2. Corroboration of seized documents with other evidence.
3. Estimation of unaccounted sales and income.
4. Inclusion of receivables/debtors in the assessment.
5. Validity of the Tribunal's findings on the above issues.

Detailed Analysis:

1. Legitimacy of Additions Based on Seized Documents:
The Revenue's case hinges on the legitimacy of additions made based on documents seized during a search conducted under Section 132 of the Income Tax Act. The documents included loose sheets and a yellow file containing details of unaccounted sales and receipts. The Assessing Authority correlated these entries with other documents and information from the Commercial Tax Department, concluding that there was a significant discrepancy between the turnover declared to the Sales Tax Department and the Income Tax Department. The Assessing Authority computed the turnover and unaccounted sales based on these seized documents, leading to the determination of undisclosed income.

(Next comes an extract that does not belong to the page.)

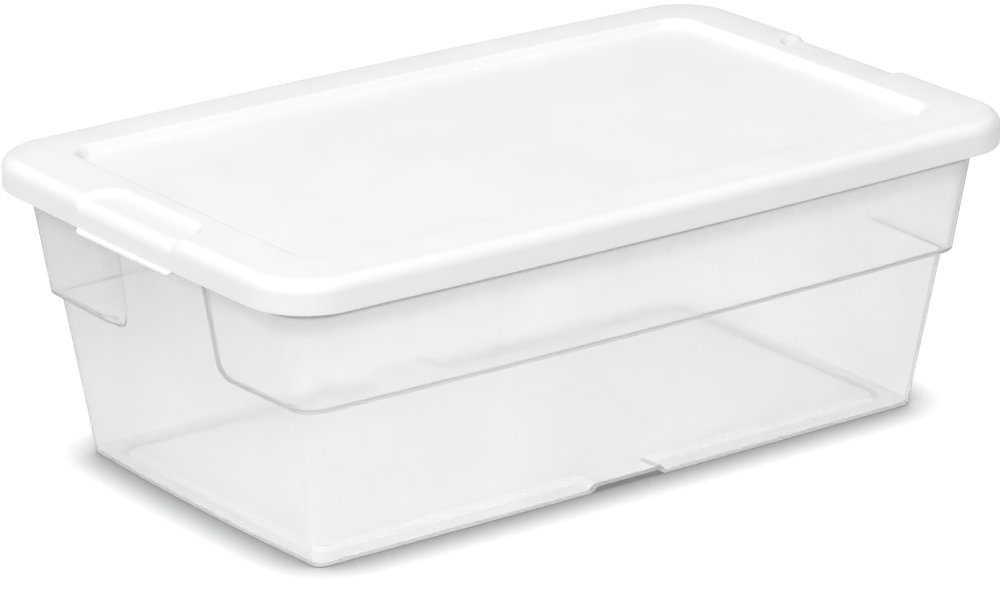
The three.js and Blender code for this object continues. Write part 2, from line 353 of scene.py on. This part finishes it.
def rim_rings():
    """From the wall's outer face, under the rolled rim, round its lip and over it to the mouth."""
    places = tub_short(MOUTH_Z + 5, 0)
    under_start, over_end = 62, 68  # the roll runs into the level flange at these degrees

    def roll(distance):
        return plan(inset(LID_OUTLINE, distance), places, TUB_LONG)

    def roll_plan(radius, degrees):
        return roll(RIM_RADIUS - radius * math.cos(math.radians(degrees)))

    def arc(radius, degrees):
        points = roll_plan(radius, degrees)
        z = RIM_CENTRE + radius * math.sin(math.radians(degrees))
        return ring(points, z - scoop_drop(points))

    outside = wall(RIM_WALL_Z, 0)
    under = roll_plan(ROLL_INNER, under_start)
    made = [ring(outside, roll_height(outside, ROLL_INNER) - below) for below in (1.6, 0.6)]
    for t, below in ((0.08, 0.2), (0.2, 0), (0.4, 0), (0.6, 0), (0.8, 0)):
        points = mix(outside, under, t)
        made.append(ring(points, roll_height(points, ROLL_INNER) - below))
    made += [arc(ROLL_INNER, degrees) for degrees in (under_start, 50, 38, 25, 12, 0)]

    half = TUB_WALL / 2
    for degrees in (180, 150, 120, 90, 60, 30, 0):
        turn = math.radians(degrees)
        points = roll(RIM_RADIUS - (ROLL_INNER + half) - half * math.cos(turn))
        made.append(ring(points, ROLL_LIP_BOTTOM + half - half * math.sin(turn)))

    made += [arc(ROLL_OUTER, degrees) for degrees in (0, 10, 20, 30, 40, 50, 60, over_end)]
    over = roll_plan(ROLL_OUTER, over_end)
    mouth = wall(RIM_WALL_Z, TUB_WALL, MOUTH_EDGE)
    for t in (0.25, 0.5, 0.75, 0.9, 1):
        points = mix(over, mouth, t)
        made.append(ring(points, roll_height(points, ROLL_OUTER)))
    for degrees in (30, 60, 90):
        turn = math.radians(degrees)
        points = wall(RIM_WALL_Z, TUB_WALL, MOUTH_EDGE * (1 - math.sin(turn)))
        fall = MOUTH_EDGE * (1 - math.cos(turn))
        made.append(ring(points, roll_height(mouth, ROLL_OUTER) - fall))
    return made


def make_tub():
    outside = floor_rings(0) + foot_rings(0) + wall_rings(0)
    hollow = floor_rings(TUB_WALL) + foot_rings(TUB_WALL) + wall_rings(TUB_WALL)
    return shell("clear_tub", outside + rim_rings() + hollow[::-1])


# ------------------------------------------------------------ lid

LID_SHORT = (np.concatenate([[0, 6, 12, 17], np.arange(20, 33.5, 0.55), [35, 40]]), 6)
LID_LONG = ([0], 14)


def lid_plan(base):
    return plan(base, LID_SHORT, LID_LONG)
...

2. Corroboration of Seized Documents with Other Evidence:
The Tribunal held that the additions of Rs. 5,38,145 and Rs. 3,01,027 were not corroborated by other evidence, and thus could not be added back. The Revenue argued that the seized documents, including invoices and the respondent's admissions, were sufficient to corroborate the entries. The Tribunal's view that there was no direct or indirect evidence beyond the seized documents was challenged by the Revenue, emphasizing that the documents and admissions during the search should be considered adequate corroboration.

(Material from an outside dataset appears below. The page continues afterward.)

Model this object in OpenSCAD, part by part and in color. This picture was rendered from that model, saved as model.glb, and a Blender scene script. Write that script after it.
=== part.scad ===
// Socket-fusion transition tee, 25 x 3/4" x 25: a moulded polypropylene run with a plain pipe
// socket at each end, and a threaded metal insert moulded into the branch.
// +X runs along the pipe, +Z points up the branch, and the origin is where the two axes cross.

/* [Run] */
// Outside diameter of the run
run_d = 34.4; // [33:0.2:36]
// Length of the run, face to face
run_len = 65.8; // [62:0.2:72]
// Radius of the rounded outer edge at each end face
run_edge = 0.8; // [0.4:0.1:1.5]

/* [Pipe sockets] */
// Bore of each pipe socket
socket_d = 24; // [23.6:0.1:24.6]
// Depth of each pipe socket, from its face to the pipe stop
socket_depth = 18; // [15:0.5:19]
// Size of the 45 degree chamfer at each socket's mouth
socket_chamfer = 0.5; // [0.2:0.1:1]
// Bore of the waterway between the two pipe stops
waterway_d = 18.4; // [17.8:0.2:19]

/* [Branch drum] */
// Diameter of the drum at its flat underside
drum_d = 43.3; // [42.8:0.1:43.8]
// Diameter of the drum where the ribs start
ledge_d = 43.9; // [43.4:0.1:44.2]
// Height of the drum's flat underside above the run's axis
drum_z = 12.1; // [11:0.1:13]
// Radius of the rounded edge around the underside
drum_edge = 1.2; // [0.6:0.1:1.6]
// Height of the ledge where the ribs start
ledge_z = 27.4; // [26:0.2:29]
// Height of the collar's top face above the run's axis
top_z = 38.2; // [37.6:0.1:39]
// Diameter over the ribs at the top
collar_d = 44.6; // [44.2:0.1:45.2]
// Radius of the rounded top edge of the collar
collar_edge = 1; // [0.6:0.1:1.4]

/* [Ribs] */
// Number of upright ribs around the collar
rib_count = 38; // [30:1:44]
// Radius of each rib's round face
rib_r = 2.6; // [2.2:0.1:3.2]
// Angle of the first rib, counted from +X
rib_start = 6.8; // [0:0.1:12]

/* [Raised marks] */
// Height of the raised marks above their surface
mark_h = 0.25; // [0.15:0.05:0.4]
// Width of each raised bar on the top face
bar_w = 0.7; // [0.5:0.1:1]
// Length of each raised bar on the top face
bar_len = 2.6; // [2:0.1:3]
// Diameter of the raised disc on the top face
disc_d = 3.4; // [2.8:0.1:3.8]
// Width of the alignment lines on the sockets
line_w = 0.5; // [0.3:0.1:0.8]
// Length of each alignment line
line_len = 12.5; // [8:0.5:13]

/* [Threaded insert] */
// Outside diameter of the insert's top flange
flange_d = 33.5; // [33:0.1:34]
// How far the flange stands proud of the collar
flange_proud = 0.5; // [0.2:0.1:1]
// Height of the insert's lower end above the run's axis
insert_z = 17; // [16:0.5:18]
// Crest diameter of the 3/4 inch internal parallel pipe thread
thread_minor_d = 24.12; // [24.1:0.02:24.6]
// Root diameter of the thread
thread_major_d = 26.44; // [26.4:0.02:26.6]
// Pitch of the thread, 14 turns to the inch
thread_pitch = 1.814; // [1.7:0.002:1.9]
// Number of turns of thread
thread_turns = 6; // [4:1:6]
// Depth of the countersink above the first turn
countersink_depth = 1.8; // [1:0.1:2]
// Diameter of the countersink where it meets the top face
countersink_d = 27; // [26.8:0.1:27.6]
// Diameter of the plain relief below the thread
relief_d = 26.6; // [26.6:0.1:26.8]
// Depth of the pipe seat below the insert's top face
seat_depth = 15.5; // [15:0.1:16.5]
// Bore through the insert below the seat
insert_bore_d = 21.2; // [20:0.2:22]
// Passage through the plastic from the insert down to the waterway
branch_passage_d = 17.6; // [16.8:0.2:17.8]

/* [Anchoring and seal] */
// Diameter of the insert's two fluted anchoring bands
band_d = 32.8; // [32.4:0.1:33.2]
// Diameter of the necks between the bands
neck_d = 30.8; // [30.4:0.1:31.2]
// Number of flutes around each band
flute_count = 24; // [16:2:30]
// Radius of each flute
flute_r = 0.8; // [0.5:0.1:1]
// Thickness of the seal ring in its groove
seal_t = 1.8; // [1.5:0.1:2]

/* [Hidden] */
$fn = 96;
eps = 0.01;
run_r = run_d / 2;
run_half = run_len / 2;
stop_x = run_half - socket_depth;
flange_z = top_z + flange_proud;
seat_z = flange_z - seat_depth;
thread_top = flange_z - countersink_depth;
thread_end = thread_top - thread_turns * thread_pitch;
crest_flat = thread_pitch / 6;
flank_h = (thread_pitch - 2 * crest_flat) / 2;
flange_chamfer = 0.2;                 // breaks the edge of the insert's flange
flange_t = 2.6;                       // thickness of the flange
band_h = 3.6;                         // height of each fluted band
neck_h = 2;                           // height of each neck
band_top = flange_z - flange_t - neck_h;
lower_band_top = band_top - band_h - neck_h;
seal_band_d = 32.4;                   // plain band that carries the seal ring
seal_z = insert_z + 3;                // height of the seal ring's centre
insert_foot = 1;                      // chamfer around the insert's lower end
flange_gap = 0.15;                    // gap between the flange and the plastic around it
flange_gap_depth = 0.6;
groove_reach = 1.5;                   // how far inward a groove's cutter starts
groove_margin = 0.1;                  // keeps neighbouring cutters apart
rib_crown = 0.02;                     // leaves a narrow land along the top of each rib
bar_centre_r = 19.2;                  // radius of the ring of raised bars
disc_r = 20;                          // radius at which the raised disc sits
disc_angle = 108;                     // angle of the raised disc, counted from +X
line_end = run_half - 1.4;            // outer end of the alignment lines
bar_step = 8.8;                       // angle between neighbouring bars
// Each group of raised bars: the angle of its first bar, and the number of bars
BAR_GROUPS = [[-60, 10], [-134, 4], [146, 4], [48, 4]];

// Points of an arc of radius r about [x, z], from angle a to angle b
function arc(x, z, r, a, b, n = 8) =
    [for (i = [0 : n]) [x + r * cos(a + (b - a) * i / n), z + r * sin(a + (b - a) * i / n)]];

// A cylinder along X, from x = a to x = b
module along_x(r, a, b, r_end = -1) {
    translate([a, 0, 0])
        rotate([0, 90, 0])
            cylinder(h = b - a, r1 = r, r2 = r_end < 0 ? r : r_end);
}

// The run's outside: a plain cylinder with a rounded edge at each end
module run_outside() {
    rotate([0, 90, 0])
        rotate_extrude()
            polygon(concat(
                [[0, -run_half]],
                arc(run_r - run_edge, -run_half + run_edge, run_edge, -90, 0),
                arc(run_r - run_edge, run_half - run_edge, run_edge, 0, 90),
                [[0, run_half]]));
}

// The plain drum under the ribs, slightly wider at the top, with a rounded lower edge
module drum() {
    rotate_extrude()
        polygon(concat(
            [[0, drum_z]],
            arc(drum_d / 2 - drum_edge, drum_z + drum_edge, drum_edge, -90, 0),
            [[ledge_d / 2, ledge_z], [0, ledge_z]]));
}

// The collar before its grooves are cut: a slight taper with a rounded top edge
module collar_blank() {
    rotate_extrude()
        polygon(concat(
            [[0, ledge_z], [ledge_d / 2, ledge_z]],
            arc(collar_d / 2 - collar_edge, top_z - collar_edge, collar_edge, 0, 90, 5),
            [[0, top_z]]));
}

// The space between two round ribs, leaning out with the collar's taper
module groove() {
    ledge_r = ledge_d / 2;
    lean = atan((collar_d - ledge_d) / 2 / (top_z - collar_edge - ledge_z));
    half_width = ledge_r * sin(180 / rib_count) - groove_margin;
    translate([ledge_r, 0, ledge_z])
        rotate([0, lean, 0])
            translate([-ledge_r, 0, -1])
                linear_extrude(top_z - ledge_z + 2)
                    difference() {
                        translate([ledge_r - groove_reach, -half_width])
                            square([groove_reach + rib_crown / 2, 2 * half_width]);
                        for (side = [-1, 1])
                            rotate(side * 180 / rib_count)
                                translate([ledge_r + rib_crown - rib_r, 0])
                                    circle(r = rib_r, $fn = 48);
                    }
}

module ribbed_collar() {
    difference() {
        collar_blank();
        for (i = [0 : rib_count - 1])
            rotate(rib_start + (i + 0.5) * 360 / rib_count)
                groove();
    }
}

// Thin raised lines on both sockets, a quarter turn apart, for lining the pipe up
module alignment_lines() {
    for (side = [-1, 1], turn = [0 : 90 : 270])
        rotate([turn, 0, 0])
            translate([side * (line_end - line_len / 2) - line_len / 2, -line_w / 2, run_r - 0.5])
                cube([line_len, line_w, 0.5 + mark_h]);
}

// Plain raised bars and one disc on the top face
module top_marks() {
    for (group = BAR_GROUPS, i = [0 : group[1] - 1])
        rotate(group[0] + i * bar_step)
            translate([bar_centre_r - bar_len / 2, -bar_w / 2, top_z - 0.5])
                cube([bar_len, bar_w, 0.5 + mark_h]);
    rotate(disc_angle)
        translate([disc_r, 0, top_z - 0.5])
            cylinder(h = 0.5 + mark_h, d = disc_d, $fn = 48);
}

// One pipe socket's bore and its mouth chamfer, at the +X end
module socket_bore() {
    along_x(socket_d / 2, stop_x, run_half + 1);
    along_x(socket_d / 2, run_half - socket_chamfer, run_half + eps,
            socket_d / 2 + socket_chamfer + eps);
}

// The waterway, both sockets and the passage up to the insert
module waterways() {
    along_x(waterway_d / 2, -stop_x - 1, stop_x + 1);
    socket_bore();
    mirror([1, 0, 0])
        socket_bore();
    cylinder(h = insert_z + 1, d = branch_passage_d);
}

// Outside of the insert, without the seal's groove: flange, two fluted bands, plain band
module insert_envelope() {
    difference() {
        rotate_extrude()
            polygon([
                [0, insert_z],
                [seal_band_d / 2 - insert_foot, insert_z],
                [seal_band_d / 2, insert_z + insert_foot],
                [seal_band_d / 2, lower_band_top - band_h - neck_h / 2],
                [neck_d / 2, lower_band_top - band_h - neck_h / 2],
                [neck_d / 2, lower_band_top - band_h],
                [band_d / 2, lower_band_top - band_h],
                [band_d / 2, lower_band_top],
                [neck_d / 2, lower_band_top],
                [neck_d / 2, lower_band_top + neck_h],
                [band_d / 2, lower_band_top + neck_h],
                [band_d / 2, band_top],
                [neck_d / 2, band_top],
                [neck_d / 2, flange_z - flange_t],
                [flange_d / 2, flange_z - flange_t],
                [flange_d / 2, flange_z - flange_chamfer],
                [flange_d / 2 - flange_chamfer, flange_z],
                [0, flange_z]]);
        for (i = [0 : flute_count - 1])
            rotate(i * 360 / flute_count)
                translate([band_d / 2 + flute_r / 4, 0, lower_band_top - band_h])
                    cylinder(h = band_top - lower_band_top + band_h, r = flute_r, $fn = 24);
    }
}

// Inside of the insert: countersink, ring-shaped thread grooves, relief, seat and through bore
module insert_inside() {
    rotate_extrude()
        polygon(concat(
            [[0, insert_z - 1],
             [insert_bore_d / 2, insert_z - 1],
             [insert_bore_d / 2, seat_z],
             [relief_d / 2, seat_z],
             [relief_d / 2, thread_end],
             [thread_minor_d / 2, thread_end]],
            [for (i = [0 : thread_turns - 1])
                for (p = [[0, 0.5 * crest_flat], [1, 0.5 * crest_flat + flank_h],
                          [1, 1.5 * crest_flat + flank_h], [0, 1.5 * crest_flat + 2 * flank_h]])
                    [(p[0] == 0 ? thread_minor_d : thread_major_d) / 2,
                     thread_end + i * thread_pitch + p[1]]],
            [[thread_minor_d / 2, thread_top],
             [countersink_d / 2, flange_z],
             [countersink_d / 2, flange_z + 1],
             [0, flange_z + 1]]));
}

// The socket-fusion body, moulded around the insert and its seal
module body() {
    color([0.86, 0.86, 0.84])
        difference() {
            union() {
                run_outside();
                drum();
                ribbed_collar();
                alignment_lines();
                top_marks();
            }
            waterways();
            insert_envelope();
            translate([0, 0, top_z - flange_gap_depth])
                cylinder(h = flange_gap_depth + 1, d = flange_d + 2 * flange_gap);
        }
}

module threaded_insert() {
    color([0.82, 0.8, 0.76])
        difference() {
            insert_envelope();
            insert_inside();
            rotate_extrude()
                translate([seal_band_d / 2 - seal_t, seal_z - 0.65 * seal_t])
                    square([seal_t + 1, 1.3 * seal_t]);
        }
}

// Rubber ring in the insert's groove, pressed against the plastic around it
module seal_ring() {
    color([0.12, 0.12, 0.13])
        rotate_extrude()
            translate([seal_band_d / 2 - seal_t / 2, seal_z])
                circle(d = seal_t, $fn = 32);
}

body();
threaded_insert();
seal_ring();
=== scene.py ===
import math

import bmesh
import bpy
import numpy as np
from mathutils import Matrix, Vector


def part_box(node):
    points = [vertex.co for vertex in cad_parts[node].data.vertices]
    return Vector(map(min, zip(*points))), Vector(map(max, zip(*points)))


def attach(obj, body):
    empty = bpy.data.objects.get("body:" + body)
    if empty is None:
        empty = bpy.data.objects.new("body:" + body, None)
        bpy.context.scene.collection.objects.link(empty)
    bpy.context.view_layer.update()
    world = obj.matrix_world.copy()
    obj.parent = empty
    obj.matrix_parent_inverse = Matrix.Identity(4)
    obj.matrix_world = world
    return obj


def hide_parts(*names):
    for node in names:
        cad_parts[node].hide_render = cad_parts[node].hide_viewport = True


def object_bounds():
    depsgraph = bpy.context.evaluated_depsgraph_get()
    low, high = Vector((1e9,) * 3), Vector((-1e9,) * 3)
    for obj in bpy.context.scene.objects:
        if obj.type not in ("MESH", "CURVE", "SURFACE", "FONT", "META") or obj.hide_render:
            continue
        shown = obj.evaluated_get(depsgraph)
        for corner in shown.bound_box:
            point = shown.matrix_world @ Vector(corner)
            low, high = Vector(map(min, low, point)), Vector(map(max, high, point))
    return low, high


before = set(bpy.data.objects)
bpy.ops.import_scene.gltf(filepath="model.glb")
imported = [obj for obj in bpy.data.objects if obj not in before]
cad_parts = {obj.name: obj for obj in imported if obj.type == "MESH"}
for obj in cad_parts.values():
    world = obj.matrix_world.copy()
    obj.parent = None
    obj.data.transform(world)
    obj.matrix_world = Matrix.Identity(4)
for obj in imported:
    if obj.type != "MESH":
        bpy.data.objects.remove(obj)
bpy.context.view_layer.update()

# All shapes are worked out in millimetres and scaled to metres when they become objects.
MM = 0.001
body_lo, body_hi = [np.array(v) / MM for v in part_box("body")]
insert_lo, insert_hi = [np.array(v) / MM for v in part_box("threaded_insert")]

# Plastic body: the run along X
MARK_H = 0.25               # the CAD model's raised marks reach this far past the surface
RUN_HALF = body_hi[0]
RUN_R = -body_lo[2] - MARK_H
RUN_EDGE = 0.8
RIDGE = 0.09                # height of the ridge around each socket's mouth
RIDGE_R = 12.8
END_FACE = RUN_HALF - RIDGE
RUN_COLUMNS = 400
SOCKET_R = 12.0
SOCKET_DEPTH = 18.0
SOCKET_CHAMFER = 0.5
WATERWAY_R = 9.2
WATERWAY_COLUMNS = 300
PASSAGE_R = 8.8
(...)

3. Estimation of Unaccounted Sales and Income:
The Tribunal also questioned the addition of Rs. 8,14,907, stating it was based on material other than the seized documents. The Assessing Authority had estimated the turnover and unaccounted sales for different periods, using the seized documents as a basis. The Tribunal's stance was that the assessment should not be based on estimated figures without concrete evidence. However, the Revenue maintained that the Assessing Authority's estimates were reasonable and based on the seized documents and other corroborative evidence.

4. Inclusion of Receivables/Debtors in the Assessment:
The Tribunal found that the addition of Rs. 21,28,815 against receivables/debtors was not justified as the Assessing Officer had not corroborated the entries by examining the persons shown in the papers. The Revenue argued that the assessee and their Chartered Accountant failed to substantiate their claim that these receivables were included in the regular books of accounts. The Assessing Authority had given the assessee multiple opportunities to prove their stand, which they failed to do, leading to the inclusion of these amounts in the assessment.

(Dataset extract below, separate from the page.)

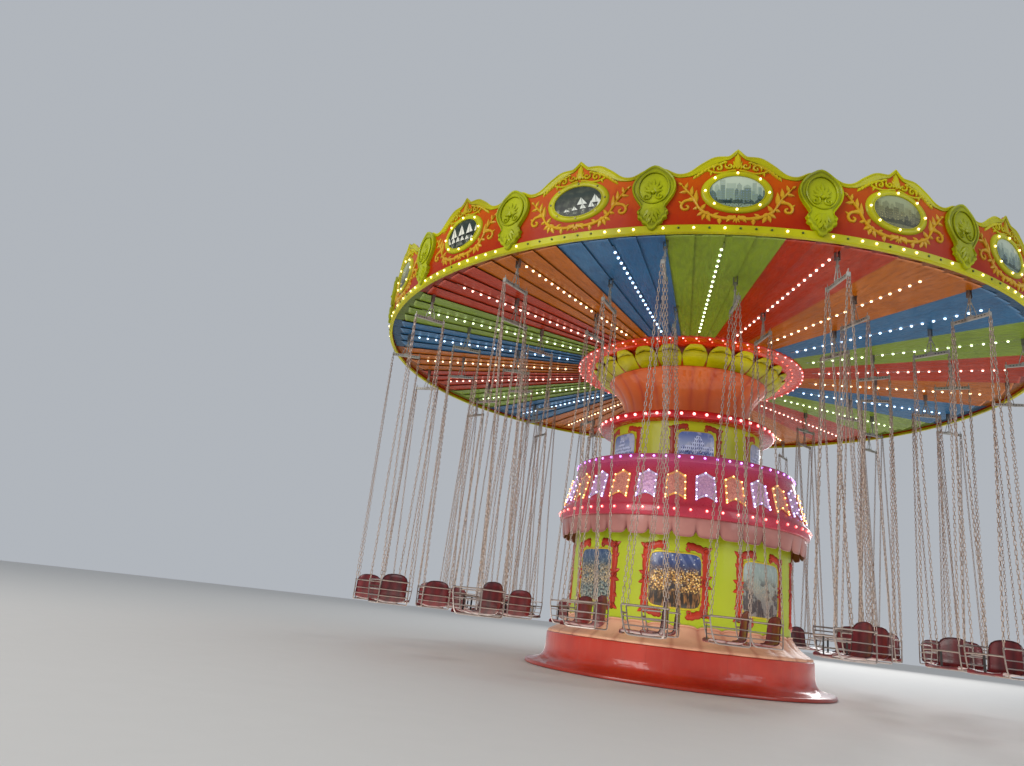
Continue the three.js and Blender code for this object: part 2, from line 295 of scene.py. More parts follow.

5. Validity of the Tribunal's Findings:
The Revenue contended that the Tribunal erred in its findings by not considering the corroborative evidence and admissions made by the assessee. The Tribunal's conclusion that there was no unaccounted trading based on the absence of stock variation at the time of the search was also challenged. The High Court found that the Assessing Authority's order was detailed and well-reasoned, and the Tribunal's decision to set aside the additions was unsustainable in law.

Conclusion:
The High Court allowed the appeals filed by the Revenue, answering the substantial questions of law in favor of the Revenue. It set aside the Tribunal's orders, upholding the Assessing Authority's findings and the additions made based on the seized documents and corroborative evidence. The Court emphasized that the assessee was given ample opportunity to substantiate their claims, which they failed to do, justifying the additions made by the Assessing Authority.